Dois altares
Por instinto tiro o boné quando adentro na Igreja do Rosário dos Pretos de São Benedito. É uma pequena construção em estilo barroco erguida há quase 60 anos no mesmo local em que escravos ergueram a igreja original em 1737. Tenho a impressão que é justamente nesta primeira igreja que entro, tamanho é o retorno no tempo daqueles que caminham pelo Largo da Ordem, o centro histórico de Curitiba. A arquitetura antiga e a simplicidade da igreja não deixam adivinhar as tecnologias que existem do lado de dentro.

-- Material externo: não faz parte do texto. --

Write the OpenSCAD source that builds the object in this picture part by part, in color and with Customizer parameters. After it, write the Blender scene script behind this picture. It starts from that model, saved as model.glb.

Nos dois lados do altar eu encontro telas grandes que exibem as intenções do dia – aqueles pedidos de uma graça em especial, agradecimentos por uma bênção alcançada, orações pelos parentes falecidos e pelas almas do purgatório. Não é mais necessário que alguém use um microfone e as leia uma por uma, coisa que certamente cansa a todos. Agora basta que ergam a cabeça e leiam, o que deve ter facilitado inclusive para o próprio Deus, que caso perca alguma intenção pode vê-la repetida na tela dali a alguns minutos. Também há um rosário sendo rezado, mas como não há muita gente na igreja atribuo isso a uma gravação. De repente reina um silêncio absoluto, tão inacreditável quanto qualquer outro.
Tento observar alguma característica especial no altar da igreja, mas a verdade é que dificilmente ele me causaria maior comoção do que aqueles que estão praticamente escondidos no Memorial de Curitiba, logo abaixo na mesma rua. São dois altares retábulos feitos de madeira de cedro maciço, construídos em Portugal e que estiveram nas laterais da igreja matriz de Curitiba entre os anos de 1780-1876. A data me impressiona, porque significa que há mais de 200 anos, quando entravam na igreja, os meus antepassados vislumbravam e contemplavam estes mesmos retábulos que hoje eu tenho a oportunidade de vislumbrar e contemplar.
Num mundo que se transforma tão rápido e em que o presente engole tão ferozmente o passado, não deixa de ser uma experiência impressionante.